最後の共感的関心をそれ以外と分けた意味が分かりにくかったですが、育児本能に根差した共感なのだそうです。

・共感にも二面性があり、また良い面と悪い面もあり、犯罪者と対面していて犯罪者の感覚で面白いことに対してつられて笑ってしまったり、悲惨な事故現場で被害者に共感して感情が動き過ぎて医療行為ができなかったりといったマイナスに働く面と、共感を示すことで患者との信頼関係を醸成できる医者のようなプラス面が説明されていました。

・社会的感受性、暗黙の了解を察知する能力についても触れられていました。権力の壁、地位の高低など、特定範囲の常識やヒエラルキーに従うことなど、内部にいると逃れることが困難なケースについても触れられていました。
暗黙のルールの存在を察知することと、そのルールが正当かどうかを判断すること、それ自体を客観的に見ることは異なる能力が必要なのだなと改めて思いました。

PartⅣ もっと大きな文脈で見る

・自分自身に対する集中力、他者に対する集中力とは異なる、システムに対する集中力という考え方が述べられていました。
物事の仕組みに対する集中力というのは面白い考え方だなと思いました。

・あるものを見て、それが大きなシステムの一部であることを察知する例が、ヒマラヤのある村であるコインを見つけて、当時の文明の影響範囲に気が付いたという事例として書かれていましたが、自分の触れているものが大きなシステムの一部である、という見方ができる人は少なそうだなと思いました。

・このままでいると将来どうなるのか、業界自体が不振な時の打開策は何かなど、様々な範囲で考えられそうです。
狭い範囲でも、日常的な仕事や生活の中でちょっとした違和感から問題を発見したりできそうだと思いました。

PartⅤ 理にかなった練習法

・「一万時間の法則」という、一万時間かければ一流の成功を収めることができる、という方法論があるそうですが、その一万時間の内容次第であるともっともな指摘がされていました。
同じ練習でも、その練習にどれだけ集中しているか、練習法自体も必要な内容に必要だけ集中するようになっているかなど、盲目的に時間をかければいいというわけではないという結論が出されていました。

・ゲームが集中力を消費させる、散漫にさせるという一般論に対して、「ゲームによる」という結論が書かれていました。
注意力を増す練習ができるようなゲームもあるとしていました。
ただ、そのゲームの説明だけ読むと、ゲームとしてあまり面白くなさそうだと思いました。
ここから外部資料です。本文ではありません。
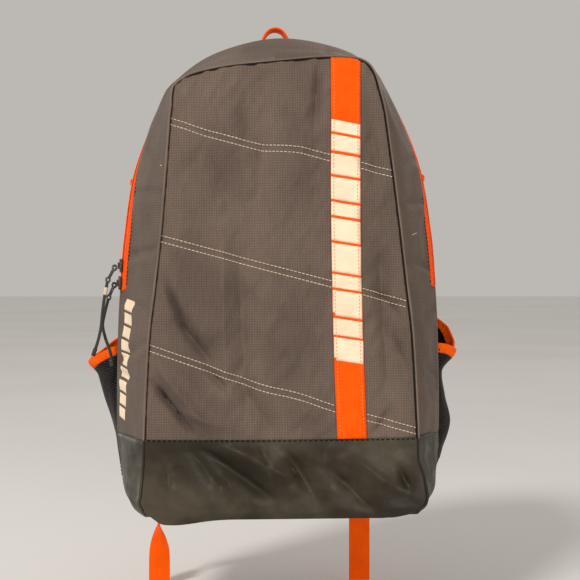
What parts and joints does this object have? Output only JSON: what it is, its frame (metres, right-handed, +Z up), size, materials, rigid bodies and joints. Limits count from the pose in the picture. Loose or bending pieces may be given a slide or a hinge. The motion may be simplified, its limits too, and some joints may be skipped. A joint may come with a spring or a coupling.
{
  "type": "backpack",
  "caption": "Soft youth backpack hanging from its haul loop, with a zipped front flap, coated boot, mesh side pockets, padded straps and webbing tails",
  "frame": {"origin": "seat of the haul loop, on the underside of its top bend, where a hook carries the bag", "axes": "+Z up the back of the bag, +X across it to the right as seen from the front, +Y towards the wearer's back"},
  "size_m": [0.3987, 0.252, 0.6402],
  "materials": {
    "panel_cloth": "matte",
    "coated_cloth": "satin",
    "orange_webbing": "matte",
    "zip_tape": "satin",
    "pocket_mesh": "matte",
    "pad_mesh": "matte",
    "strap_cloth": "matte",
    "piping_cord": "matte",
    "slider_metal": "satin",
    "pull_cord": "matte",
    "moulded_plastic": "satin",
    "stiffener_plastic": "matte"
  },
  "bodies": {
    "pack": {"adjust_webbing_left": "orange_webbing", "adjust_webbing_right": "orange_webbing", "anchor_wing_left": "coated_cloth", "anchor_wing_right": "coated_cloth", "back_pad_left": "pad_mesh", "back_pad_right": "pad_mesh", "back_panel": "panel_cloth", "base_board": "stiffener_plastic", "boot_base": "coated_cloth", "boot_front": "coated_cloth", "boot_side_left": "coated_cloth", "boot_side_right": "coated_cloth", "frame_sheet": "stiffener_plastic", "front_gusset_left_fold": "panel_cloth", "front_gusset_left_lower": "panel_cloth", "front_gusset_right_fold": "panel_cloth", "front_gusset_right_lower": "panel_cloth", "front_panel_fold": "panel_cloth", "front_panel_lower": "panel_cloth", "haul_loop": "orange_webbing", "piping_left_lower": "piping_cord", "piping_right_lower": "piping_cord", "pocket_binding_left": "orange_webbing", "pocket_binding_right": "orange_webbing", "rear_gusset_left": "panel_cloth", "rear_gusset_right": "panel_cloth", "rear_gusset_top": "panel_cloth", "side_loop_left": "orange_webbing", "side_loop_right": "orange_webbing", "side_pocket_left": "pocket_mesh", "side_pocket_right": "pocket_mesh", "stripe_lower": "orange_webbing", "yoke_patch": "coated_cloth", "zip_front_fold_left": "zip_tape", "zip_front_fold_right": "zip_tape", "zip_rear_half": "zip_tape"},
    "flap": {"front_panel_upper": "panel_cloth", "front_gusset_left_upper": "panel_cloth", "front_gusset_right_upper": "panel_cloth", "front_gusset_top": "panel_cloth", "zip_front_upper": "zip_tape", "piping_upper": "piping_cord", "stripe_upper": "orange_webbing"},
    "slider_upper_body": {"slider_upper": "slider_metal"},
    "slider_lower_body": {"slider_lower": "slider_metal"},
    "pull_upper_body": {"pull_tab_upper": "slider_metal", "pull_cord_upper": "pull_cord"},
    "pull_lower_body": {"pull_tab_lower": "slider_metal", "pull_cord_lower": "pull_cord"},
    "strap_left_body": {"shoulder_strap_left": "strap_cloth", "strap_webbing_left": "orange_webbing"},
    "lock_left_body": {"ladder_lock_left": "moulded_plastic"},
    "tail_left_body": {"strap_tail_left": "orange_webbing"},
    "strap_right_body": {"shoulder_strap_right": "strap_cloth", "strap_webbing_right": "orange_webbing"},
    "lock_right_body": {"ladder_lock_right": "moulded_plastic"},
    "tail_right_body": {"strap_tail_right": "orange_webbing"}
  },
  "joints": [
    {"name": "flap_hinge", "type": "hinge", "parent": "pack", "child": "flap", "pos_m": [0, -0.112, -0.297], "axis": [1, 0, 0], "range_deg": [0, 60], "deforming": ["front_panel_fold", "front_gusset_left_fold", "front_gusset_right_fold", "zip_front_fold_left", "zip_front_fold_right", "piping_left_lower", "piping_right_lower", "stripe_lower"]},
    {"name": "slider_upper_slide", "type": "slide", "parent": "pack", "child": "slider_upper_body", "axis": [0.0703, 0, 0.9975], "range_m": [0, 0.04]},
    {"name": "slider_lower_slide", "type": "slide", "parent": "pack", "child": "slider_lower_body", "axis": [0.061, 0, 0.9981], "range_m": [0, 0.0035]},
    {"name": "pull_upper_hinge", "type": "hinge", "parent": "slider_upper_body", "child": "pull_upper_body", "pos_m": [-0.1714, -0.1155, -0.27509], "axis": [0, 1, 0], "range_deg": [0, 90]},
    {"name": "pull_lower_hinge", "type": "hinge", "parent": "slider_lower_body", "child": "pull_lower_body", "pos_m": [-0.17255, -0.1085, -0.29332], "axis": [0, 1, 0], "range_deg": [0, 90]},
    {"name": "strap_left_hinge", "type": "hinge", "parent": "pack", "child": "strap_left_body", "pos_m": [-0.042, 0.0175, -0.069], "axis": [1, 0, 0], "range_deg": [0, 25], "deforming": ["adjust_webbing_left"]},
    {"name": "lock_left_hinge", "type": "hinge", "parent": "strap_left_body", "child": "lock_left_body", "pos_m": [-0.1035, 0.0455, -0.3855], "axis": [1, 0, 0], "range_deg": [0, 25]},
    {"name": "tail_left_hinge", "type": "hinge", "parent": "lock_left_body", "child": "tail_left_body", "pos_m": [-0.1035, 0.0455, -0.401], "axis": [1, 0, 0], "range_deg": [0, 30]},
    {"name": "strap_right_hinge", "type": "hinge", "parent": "pack", "child": "strap_right_body", "pos_m": [0.042, 0.0175, -0.069], "axis": [1, 0, 0], "range_deg": [0, 25], "deforming": ["adjust_webbing_right"]},
    {"name": "lock_right_hinge", "type": "hinge", "parent": "strap_right_body", "child": "lock_right_body", "pos_m": [0.1035, 0.0455, -0.3855], "axis": [1, 0, 0], "range_deg": [0, 25]},
    {"name": "tail_right_hinge", "type": "hinge", "parent": "lock_right_body", "child": "tail_right_body", "pos_m": [0.1035, 0.0455, -0.401], "axis": [1, 0, 0], "range_deg": [0, 30]}
  ]
}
実際にプレイすると違った楽しみがあるのかもしれません。

PartⅥ 良きリーダーの集中力

・良き意思決定者として必要なのは「活用」と「探索」の両利きであることと書かれていました。
個人・組織が持つ能力・資源を活用することと、新たな能力・資源を求めることの両方を使い分けることができなければ頭打ちになってしまうことが、ブラックベリーのRIM社を例に出して述べられていました。
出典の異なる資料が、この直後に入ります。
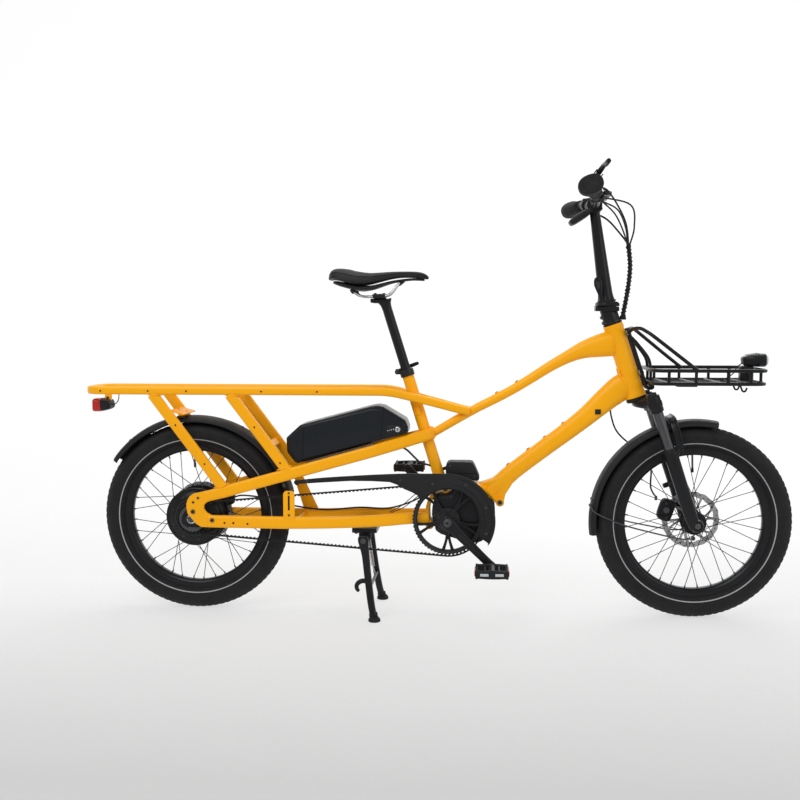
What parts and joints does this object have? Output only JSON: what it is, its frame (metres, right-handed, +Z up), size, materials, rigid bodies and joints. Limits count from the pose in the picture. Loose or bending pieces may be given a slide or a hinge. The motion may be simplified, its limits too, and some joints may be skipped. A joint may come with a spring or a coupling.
{
  "type": "cargo bicycle",
  "caption": "Longtail cargo bicycle with mid motor and belt drive, welded rear rack, front tray, folding handlebar stem, sprung fork, disc brakes and a double-leg stand.",
  "frame": {"origin": "on the ground, in the middle of the bicycle's length and width", "axes": "+X towards the front wheel, +Y to the bicycle's left, +Z up"},
  "size_m": [1.963, 0.6372, 1.2183],
  "materials": {
    "frame_paint": "satin",
    "black_alloy": "satin",
    "black_plastic": "matte",
    "battery_plastic": "satin",
    "grip_rubber": "matte",
    "belt_rubber": "matte",
    "tyre_rubber": "matte",
    "spoke_steel": "satin",
    "red_lens": "gloss",
    "saddle_skin": "matte"
  },
  "bodies": {
    "frame": {"head_and_top_tube": "frame_paint", "down_tube": "frame_paint", "seat_tube": "frame_paint", "motor_cradle": "frame_paint", "rear_frame_right": "frame_paint", "rear_frame_left": "frame_paint", "rack_rails": "frame_paint", "front_tray": "black_alloy", "front_light": "black_plastic", "rear_light": "red_lens", "rear_mudguard": "black_plastic", "kickstand_bracket": "black_alloy", "battery_tray": "black_plastic", "motor_housing": "black_plastic", "motor_cover": "black_plastic", "belt_guard": "black_plastic", "drive_belt": "belt_rubber", "rear_axle_carrier": "black_alloy", "rear_caliper": "black_alloy", "seat_clamp": "black_alloy"},
    "fork": {"fork_crown": "black_alloy", "stem_base": "black_alloy"},
    "fork_lowers": {"fork_lowers": "black_alloy", "front_axle": "black_alloy", "front_caliper": "black_alloy", "front_mudguard": "black_plastic", "front_brake_hose": "black_plastic"},
    "front_wheel": {"front_tyre": "tyre_rubber", "front_rim": "black_alloy", "front_spokes": "spoke_steel", "front_hub": "black_alloy", "front_rotor": "spoke_steel"},
    "rear_wheel": {"rear_tyre": "tyre_rubber", "rear_rim": "black_alloy", "rear_spokes": "spoke_steel", "rear_hub": "black_alloy", "rear_rotor": "spoke_steel"},
    "rear_sprocket": {"rear_sprocket": "black_alloy"},
    "crank": {"chainring": "black_plastic", "crank_arm_right": "black_alloy", "crank_arm_left": "black_alloy"},
    "pedal_right": {"pedal_right": "black_plastic"},
    "pedal_left": {"pedal_left": "black_plastic"},
    "kickstand": {"kickstand_legs": "black_alloy"},
    "stem": {"stem_post": "black_alloy", "handlebar": "black_alloy", "grip_left": "grip_rubber", "grip_right": "grip_rubber", "brake_perch_left": "black_alloy", "brake_perch_right": "black_alloy", "control_cables": "black_plastic"},
    "stem_latch": {"stem_latch": "black_alloy"},
    "brake_lever_left": {"brake_lever_left": "black_alloy"},
    "brake_lever_right": {"brake_lever_right": "black_alloy"},
    "twist_shifter": {"twist_shifter": "grip_rubber"},
    "seatpost": {"seatpost": "black_alloy", "saddle_frame": "black_plastic", "saddle_pad": "saddle_skin"},
    "seat_clamp_lever": {"seat_clamp_lever": "black_alloy"},
    "battery": {"battery_case": "battery_plastic"}
  },
  "joints": [
    {"name": "steering", "type": "hinge", "parent": "frame", "child": "fork", "pos_m": [0.55125, 0, 0.613], "axis": [-0.3205, 0, 0.9472], "range_deg": [-60, 60], "deforming": ["control_cables", "front_brake_hose"]},
    {"name": "suspension", "type": "slide", "parent": "fork", "child": "fork_lowers", "axis": [-0.3205, 0, 0.9472], "range_m": [0, 0.05], "stiffness_N_per_m": 9000, "springref_m": -0.02, "deforming": ["front_brake_hose"]},
    {"name": "front_wheel_spin", "type": "hinge", "parent": "fork_lowers", "child": "front_wheel", "pos_m": [0.71425, 0, 0.2675], "axis": [0, 1, 0], "continuous": true},
    {"name": "rear_wheel_spin", "type": "hinge", "parent": "frame", "child": "rear_wheel", "pos_m": [-0.68175, 0, 0.2675], "axis": [0, 1, 0], "continuous": true},
    {"name": "crank_spin", "type": "hinge", "parent": "frame", "child": "crank", "pos_m": [0.03825, 0, 0.274], "axis": [0, 1, 0], "continuous": true},
    {"name": "sprocket_spin", "type": "hinge", "parent": "frame", "child": "rear_sprocket", "pos_m": [-0.68175, 0, 0.2675], "axis": [0, 1, 0], "continuous": true},
    {"name": "pedal_right_spin", "type": "hinge", "parent": "crank", "child": "pedal_right", "pos_m": [0.1595, 0, 0.15485], "axis": [0, 1, 0], "continuous": true},
    {"name": "pedal_left_spin", "type": "hinge", "parent": "crank", "child": "pedal_left", "pos_m": [-0.083, 0, 0.39315], "axis": [0, 1, 0], "continuous": true},
    {"name": "kickstand_fold", "type": "hinge", "parent": "frame", "child": "kickstand", "pos_m": [-0.19475, 0, 0.216], "axis": [0, 1, 0], "range_deg": [0, 75], "stiffness_Nm_per_rad": 2, "springref_deg": -28.65},
    {"name": "stem_fold", "type": "hinge", "parent": "fork", "child": "stem", "pos_m": [0.46825, 0.027, 0.86], "axis": [-1, 0, 0], "range_deg": [0, 90], "deforming": ["control_cables"]},
    {"name": "stem_latch_open", "type": "hinge", "parent": "stem", "child": "stem_latch", "pos_m": [0.45025, -0.0315, 0.8665], "axis": [1, 0, 0], "range_deg": [0, 100]},
    {"name": "brake_left", "type": "hinge", "parent": "stem", "child": "brake_lever_left", "pos_m": [0.47125, 0.134, 1.18], "axis": [0, 0, 1], "range_deg": [0, 18], "stiffness_Nm_per_rad": 1, "springref_deg": -17.19},
    {"name": "brake_right", "type": "hinge", "parent": "stem", "child": "brake_lever_right", "pos_m": [0.42429, -0.134, 1.19928], "axis": [0.788, 0, -0.6157], "range_deg": [0, 16], "stiffness_Nm_per_rad": 1, "springref_deg": -17.19},
    {"name": "shifter_turn", "type": "hinge", "parent": "stem", "child": "twist_shifter", "pos_m": [0.41375, -0.16, 1.149], "axis": [-0.1389, -0.9899, 0.0295], "range_deg": [-90, 90]},
    {"name": "saddle_height", "type": "slide", "parent": "frame", "child": "seatpost", "axis": [-0.2993, 0, 0.9542], "range_m": [-0.115, 0.08]},
    {"name": "seat_clamp_open", "type": "hinge", "parent": "frame", "child": "seat_clamp_lever", "pos_m": [-0.10775, 0.0125, 0.679], "axis": [-0.2993, 0, 0.9542], "range_deg": [0, 130]},
    {"name": "battery_release", "type": "slide", "parent": "frame", "child": "battery", "axis": [0, -1, 0], "range_m": [0, 0.16]}
  ],
  "couplings": [
    {"joint": "sprocket_spin", "follows": "crank_spin", "ratio": 2.4167}
  ]
}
・この本の主旨として当然ながら、優秀なリーダーは自己に対する集中力、他者に対する集中力、システムに対する集中力をバランスよく効果的に発揮しなければならないことが書かれていました。

PartⅦ より大きな視野を

・将来についても責任を持ち、どのように行動すればどういった望ましい結果を出せるかの事例が書かれていました。

○つっこみどころ

・マインドフルネスが重要と書きながらマインドフルネスの説明がなかったりと、専門用語についての説明がなくて分かりづらいところがありました。

・事例別に脳内のどの位置が活性化するか書かれていますが、文章だけでは具体的なイメージができなかったです。
簡単な図でどの部位かを都度示してもらえたらより理解が進んだと思います。

・PartⅤ以降、後半になるにつれ、論点がぼやけてきたように感じられました。各パートのテーマである「理にかなった練習法」「良きリーダーの集中力」「より大きな視野を」の結論はこれ、というものがよく分かりませんでした。